Onboarding is seen as one of the biggest challenges in the one-to-many payments model, but it doesn’t have to be. By using a fully automated User Interface (UI) or API – instead of traditional paper applications – back-end checks and decisions can be made in real-time; meaning merchants can start trading straight away. This eliminates paper, wet signatures, and a lot of unnecessary admin and friction.
There are also complexities around increasingly popular “freelance marketplaces”. These are markets that rely on the prevalence of freelance, short-term or contract work. It can be complicated for PSPs and acquirers to have full visibility on where transactions ultimately end-up from these types of business models, and payment providers need to ensure that funds at the end of the transaction chain aren’t being used for illegal activity or wrongdoing. I believe this is an area that will need to be more regulated in time and payment providers will pave the way for the technology and regulatory changes needed.

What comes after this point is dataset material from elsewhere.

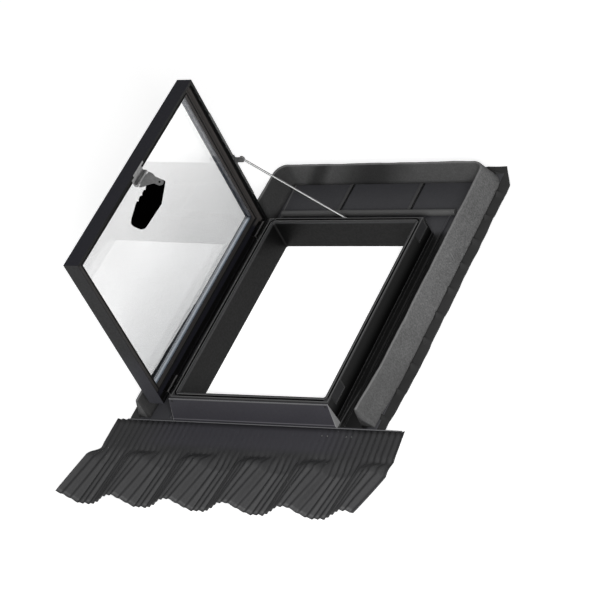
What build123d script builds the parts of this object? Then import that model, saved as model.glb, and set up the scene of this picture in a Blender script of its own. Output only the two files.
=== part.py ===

Are integrated payments the next big thing for the payments industry?
I absolutely believe that integrated payments are going to be a hugely significant component for many payment processors – but probably not all. Some, like us, will choose to operate in this area and others will shy away due to the complex nature of the industry.
As always, merchant business growth and consumer behaviours and expectations are intimately linked. Consumers should continue to remain oblivious to the ‘invisible payments’ that the integrated payments model offers, however they will be the first to leave a merchant and search for an alternative should they offer a disjointed or unavailable payment process and experience.
Ultimately, the merchants that succeed are the ones leveraging a platform with an integrated payment solution. In order to land grab market share, platforms are going to need to make it simple for their sub-merchants to adopt new technology – including payments. Payment processors that have a good understanding of the market are very well positioned to facilitate this process.